Japan’s “Net café refugees” now total 5,400 nationwide
September 11, 2007 12:58 PM
I read a news article on Japan's "Net cafe refugees" [jp].
According to a first ever study released on August 28 by the Ministry of Health, Labor and Welfare, about 5400 people are estimated to be “Net café refugees” who do not have fixed address and spend nights at Internet cafes.
It was a new word for me, but people who have no home and spend nights at Internet cafes are now dubbed "Net cafe refugees (Nanmin in Japanese)".
People have been using net cafes as an inexpensive substitute for hotels when they missed the last train, but recently growing number of people are using it as a substitute for home.
According to the national survey, 8% of the respondents said they "do not have a home" and using Net cafe as a "place to spend nights". Those kind of net café users are estimated to amount to 5400 across Japan.
You might think that Net cafe users are mostly young people, but that’s not true:
People in their 20s make up the largest group by 27%, but people in their 50s also make up 23%, showing that the use of net cafes is spreading into the range of elderly people. The study also showed that half of the net café refugees were working on day jobs, supporting the view that the unstable, cheap labors are the underlying cause for this phenomenon.
Fiftysomethings are now making up the significant portion of netcafe users.
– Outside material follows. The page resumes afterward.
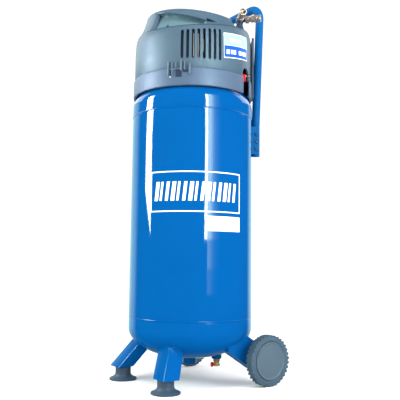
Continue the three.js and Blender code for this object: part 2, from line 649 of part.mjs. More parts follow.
// ---------------------------------------------------------------- pump
function buildPump() {
  const ring = turned([[78, 753], [81, 753], [81, DECK_Z + 1], [78, DECK_Z + 1]], 24, true);
  add('pump_platform', join(ring, box(-88, 76, -60, 60, DECK_Z, DECK_Z + SHEET)), darkSteel);
  let count = 0;
  for (const x of MOUNT_XS) {
    for (const y of [-MOUNT_Y, MOUNT_Y]) {
      count += 1;
      const mount = turned([
        [0, DECK_Z + SHEET + GAP], [11, DECK_Z + SHEET + GAP], [8.5, 782], [11, CRADLE_Z - GAP],
        [0, CRADLE_Z - GAP],
      ], 14);
      add(`rubber_mount_${count}`, mount.translate(x, y, 0), rubber);
    }
  }
  const saddleHollow = alongX(bar(49.8, -12, 80, 24)).translate(0, 0, SHAFT_Z);
  const cradle = join(
    box(-98, 76, -58, 58, CRADLE_Z, CRADLE_Z + SHEET),
    cut(box(2, 8, -38, 38, CRADLE_Z, 812), saddleHollow),
    cut(box(52, 58, -38, 38, CRADLE_Z, 812), saddleHollow),
    box(-88, -34, -20, 20, CRADLE_Z, SHAFT_Z - 42.5),
  );
  add('pump_cradle', cradle, darkSteel);

  const motor = new THREE.Group();
  motor.position.z = SHAFT_Z;
  onTankAxis.add(motor);
  add('motor_stator', alongX(turned([[43.4, 0], [49.2, 0], [49.2, 60], [43.4, 60]], 24, true)), steel, motor);
  add('motor_winding', alongX(turned([
    [30, -16], [40, -16], [42.6, -8], [42.6, 68], [40, 76], [30, 76],
  ], 24, true)), copper, motor);
  add('motor_rotor', alongX(turned([
    [0, -44], [SHAFT_R, -44], [SHAFT_R, -4], [28.8, -4], [28.8, 64], [SHAFT_R, 64], [SHAFT_R, 97], [0, 97],
  ], 20)), steel, motor);

  const blades = Array.from({ length: 9 }, (_, i) =>
    box(82, 94, -0.9, 0.9, 14, 43).rotateX((i * 2 * Math.PI) / 9));
  const fanHub = alongX(turned([[SHAFT_R + 0.3, 79], [17, 79], [17, 95], [SHAFT_R + 0.3, 95]], 18, true));
  const fanDisc = alongX(turned([[12, 79], [44, 79], [44, 82.5], [12, 82.5]], 24, true));
  add('cooling_fan', join(fanHub, fanDisc, ...blades), whitePlastic, motor);

  const web = alongX(turned([[0, -52], [30, -52], [30, -44.2], [0, -44.2]], 22));
  const pin = alongX(bar(5, -55.6, -51, 12)).translate(0, 0, STROKE / 2);
  const weight = alongX(bar(14, -55.6, -51)).translate(0, 0, -19);
  const lightening = box(-60, -40, -40, 40, 12, 40);
  const crankWeb = cut(web, lightening);
  const nose = alongX(bar(11, -52, -44.2, 14)).translate(0, 0, STROKE / 2 - 1);
  add('crank_disc', join(crankWeb, nose, pin, weight), darkSteel, motor);

  const caseShell = cut(
    join(alongX(bar(42, -92, -34, 24)), box(-92, -34, -32, 32, 0, 35.5)),
    alongX(bar(38.5, -89, -37.5, 24)),
    alongX(bar(SHAFT_R + 0.6, -40, -30, 16)),
    bar(BORE_R + 0.6, 10, 60, 24).translate(CYL_X - 1, 0, 0),
    box(-100, -30, -50, 50, CYL_LOW - SHAFT_Z - GAP, 60),
  );
  add('crankcase', caseShell, aluminium, motor);

  const centre = vec(CYL_X - 1, 0, 0);
  const wall = [[BORE_R + 0.6, CYL_LOW], [34, CYL_LOW], [34, CYL_HIGH], [BORE_R + 0.6, CYL_HIGH]];
  add('cylinder', turned(wall, 24, true).translate(centre.x, 0, 0), aluminium);
  const fins = Array.from({ length: 7 }, (_, i) =>
    box(-34, 34, -33 + i * 11 - 1.2, -33 + i * 11 + 1.2, 926, 939));
  const headBlock = join(box(-35, 35, -35, 35, CYL_HIGH + 3.6, 927), ...fins);
  add('cylinder_head', headBlock.translate(centre.x, 0, 0), aluminium);
  const valveHoles = [-12, 12].map((y) => bar(4, CYL_HIGH - 1, CYL_HIGH + 6, 10).translate(0, y, 0));
  add('valve_plate', cut(box(-35, 35, -35, 35, CYL_HIGH + GAP, CYL_HIGH + 3.3), ...valveHoles)
    .translate(centre.x, 0, 0), steel);

  // The rod's eye stands beside the crank pin, so both can move freely.
  const eyeZ = SHAFT_Z + STROKE / 2;
  const eye = cut(
    alongX(bar(11, -66, -56, 16)).translate(0, 0, eyeZ),
    alongX(bar(5.4, -70, -50, 12)).translate(0, 0, eyeZ),
  );
  const rod = join(
    eye,
    box(-65, -57, -6, 6, eyeZ + 8, CYL_HIGH - 9),
    bar(BORE_R - 0.4, CYL_HIGH - 10, CYL_HIGH - 2, 24).translate(centre.x, 0, 0),
  );
  add('connecting_rod', rod, aluminium);
}

function buildAirPath() {
  // Intake silencer on the front of the cylinder head.
  const filter = turned([[0, 0], [17, 0], [19, 3], [19, 20], [14, 24], [0, 24]], 18).rotateX(Math.PI / 2);
  add('intake_filter', filter.translate(CYL_X - 1, -35.3, 905), darkPlastic);

  const [vx, vy] = [CHECK_VALVE.x, CHECK_VALVE.y];
  const seat = headHeight(Math.hypot(vx, vy));
  add('check_valve', turned([
    [0, seat - 14], [7.8, seat - 14], [7.8, seat + 6], [13, seat + 6], [13, seat + 17], [9, seat + 19],
    [9, seat + 32], [0, seat + 32],
  ], 14).translate(vx, vy, 0), brass);
  const route = rounded([
    vec(CYL_X - 1, 35.4, 922.5), vec(CYL_X - 1, 60, 922.5), vec(vx - 24, 84, 905), vec(vx, vy, 880),
    vec(vx, vy, seat + 32.3),
  ], 9, 4);
  add('delivery_pipe', tube(route, 5, 4), copper);

  // Pressure switch behind the notch in the drum, on a nipple from the tank head.
  const at = facing(SWITCH_AZ);
  const boxHigh = 802;
  const knobAt = vec(0, -5, 757);
  const safetyAt = vec(0, 13.5, 767);
  const body = join(
    box(100, 131, -20.5, 20.5, 747, boxHigh),
    bar(6, 743.8, 750, 12).translate(110, 0, 0),
    alongX(bar(8, 130, 134, 14)).translate(0, knobAt.y, knobAt.z),
    box(104, 124, -12, 12, boxHigh - 1, boxHigh + 14),
  );
  const safetyBore = alongX(bar(3.4, 122, 140, 10)).translate(0, safetyAt.y, safetyAt.z);
  const knobBore = alongX(bar(3.3, 124, 140, 10)).translate(0, knobAt.y, knobAt.z);
  const outletBore = bar(6.6, boxHigh + 4, boxHigh + 16, 12).translate(114, 0, 0);
  add('pressure_switch', cut(body, safetyBore, knobBore, outletBore), darkPlastic, at);
  const knob = join(
    alongX(bar(10, 134.6, 149, 14, 9.2)),
    alongX(bar(2.9, 126, 136, 10)),
    box(148, 151.5, -2.5, 2.5, -9, 9),
  );
  add('switch_knob', knob.translate(0, knobAt.y, knobAt.z), redPlastic, at);
  const valve = cut(alongX(turned([
    [0, 124], [3, 124], [3, 131.4], [6, 131.4], [6, 138], [4.6, 139], [4.6, 145], [0, 145],
  ], 12)), alongX(bar(1.7, 139, 150, 8)));
  add('safety_valve', valve.translate(0, safetyAt.y, safetyAt.z), brass, at);
  const pull = join(
    alongX(bar(1.4, 140.5, 148, 8)),
    new THREE.TorusGeometry(4.2, 1, 6, 12).rotateX(Math.PI / 2).translate(152, 0, 0),
  );
  add('safety_ring', pull.translate(0, safetyAt.y, safetyAt.z), steel, at);

  // Riser from the switch to the outlet at the top.
  const start = vec(114, 0, boxHigh + 5).applyAxisAngle(vec(0, 0, 1), rad(SWITCH_AZ));
  const riser = rounded([
    start, vec(start.x, start.y, 840), vec(OUTLET.x, OUTLET.y, 862), vec(OUTLET.x, OUTLET.y, 886.6),
  ], 10, 4);
  add('outlet_riser', tube(riser, 6, 4), steel);
  const hub = new THREE.Group();
  hub.position.copy(OUTLET);
  onTankAxis.add(hub);
  const stub = (az) => alongX(bar(6.5, 6, 15, 10)).rotateZ(rad(az));
  const column = turned([
    [0, -38], [11, -38], [11, -22], [7.5, -8], [10, -8], [10, 9], [7, 9], [7, 12], [0, 12],
  ], 14);
  add('outlet_cross', join(column, stub(FRONT_COUPLER_AZ), stub(REAR_COUPLER_AZ)), darkPlastic, hub);
  for (const [name, az] of [['front', FRONT_COUPLER_AZ], ['rear', REAR_COUPLER_AZ]]) {
    const body = turned([
      [3.6, 15.3], [9, 15.3], [9, 25], [6.4, 26], [6.4, 52], [4.4, 52], [4.4, 40], [3.6, 40],
    ], 14, true);
    add(`coupler_${name}`, alongX(body).rotateZ(rad(az)), steel, hub);
    const sleeve = turned([
      [6.8, 31], [9, 31], [9.2, 34], [8.6, 36], [9.2, 47], [9.2, 56], [6.8, 56],
    ], 16, true);
    add(`coupler_sleeve_${name}`, alongX(sleeve).rotateZ(rad(az)), steel, hub);
  }
}

buildTank();
buildDrain();
buildFeet();
buildWheels();
buildHandle();
buildHousing();
buildRearControls();
buildPump();
buildAirPath();

export default compressor;
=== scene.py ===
"""Upright air compressor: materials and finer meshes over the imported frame, lights, floor and camera."""
import json
import math

import bmesh
import bpy
from mathutils import Matrix, Vector


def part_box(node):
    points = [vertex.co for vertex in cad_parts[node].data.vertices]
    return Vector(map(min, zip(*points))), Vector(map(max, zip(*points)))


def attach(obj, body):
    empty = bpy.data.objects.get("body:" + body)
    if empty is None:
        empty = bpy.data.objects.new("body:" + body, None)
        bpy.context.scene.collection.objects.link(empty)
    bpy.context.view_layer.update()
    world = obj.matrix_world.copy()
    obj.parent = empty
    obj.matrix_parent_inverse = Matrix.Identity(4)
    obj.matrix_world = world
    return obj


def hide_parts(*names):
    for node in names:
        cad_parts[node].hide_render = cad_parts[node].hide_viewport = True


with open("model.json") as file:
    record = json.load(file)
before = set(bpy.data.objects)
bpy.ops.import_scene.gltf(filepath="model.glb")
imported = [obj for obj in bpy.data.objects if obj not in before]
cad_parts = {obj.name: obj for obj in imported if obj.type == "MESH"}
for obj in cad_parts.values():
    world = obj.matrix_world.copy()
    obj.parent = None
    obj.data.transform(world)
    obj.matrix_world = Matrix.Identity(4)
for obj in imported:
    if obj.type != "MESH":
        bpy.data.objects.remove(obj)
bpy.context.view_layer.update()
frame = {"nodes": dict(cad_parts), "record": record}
nodes = frame["nodes"]

band_low, band_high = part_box("housing_band")
AXIS_Y = (band_low[1] + band_high[1]) / 2  # the tank's axis; x is 0
MM = 0.001


# ---- materials
def connect(tree, node, inputs):
    """Fills a node's inputs: a socket is linked, and anything else is set as a constant."""
    for key, value in inputs.items():
        if isinstance(value, bpy.types.NodeSocket):
            tree.links.new(value, node.inputs[key])
        else:
            node.inputs[key].default_value = value


def add_node(tree, kind, inputs=None, **settings):
    node = tree.nodes.new(kind)
    for key, value in settings.items():
        setattr(node, key, value)
    connect(tree, node, inputs or {})
    return node


def principled(name):
    mat = bpy.data.materials.new(name)
    mat.use_nodes = True
    tree = mat.node_tree
    return mat, tree, tree.nodes["Principled BSDF"]


def noise(tree, scale, detail=3.0, stretch=None):
    """Noise in object space; stretch squeezes it along the axes, for moulding flow."""
    source = add_node(tree, "ShaderNodeTexCoord").outputs["Object"]
    if stretch:
        source = add_node(tree, "ShaderNodeMapping", {"Vector": source, "Scale": stretch}).outputs["Vector"]
    inputs = {"Vector": source, "Scale": scale, "Detail": detail, "Roughness": 0.55}
    return add_node(tree, "ShaderNodeTexNoise", inputs).outputs["Fac"]


def map_range(tree, value, start, end, low, high):
    inputs = {"Value": value, "From Min": start, "From Max": end, "To Min": low, "To Max": high}
    return add_node(tree, "ShaderNodeMapRange", inputs).outputs["Result"]


def spread(tree, value, low, high):
    """Maps the middle of a noise's range to low ... high."""
    return map_range(tree, value, 0.3, 0.7, low, high)


def blend_colours(tree, value, dark, light):
    """Colour that drifts between two tones with a noise."""
    ramp = add_node(tree, "ShaderNodeValToRGB", {"Fac": value})
    for stop, tone, place in zip(ramp.color_ramp.elements, (dark, light), (0.3, 0.7)):
        stop.color = (*tone, 1)
        stop.position = place
    return ramp.outputs["Color"]


def around_tone(tree, value, colour, change):
    """A colour that drifts by a share of itself, darker and lighter."""
    light = [min(1.0, c * (1 + change)) for c in colour]
    return blend_colours(tree, value, [c * (1 - change) for c in colour], light)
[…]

According to another article on this study[jp]:
Among the respondents, only about 600 people were short-term (such as a day) haken workers dispatched from staffing agencies who were considered to be the typical net cafe refugees. Instead, about 1200 were short-term directly-hired workers (ex. part-timers who work for less than one month or day workers), and 1000 were long-term contingent workers.
I saw an ex-haken worker on TV who terminated the apartment-lease because he couldn't find work and pay the renewal fee, and now unexpectedly having a hard time to sign a new lease.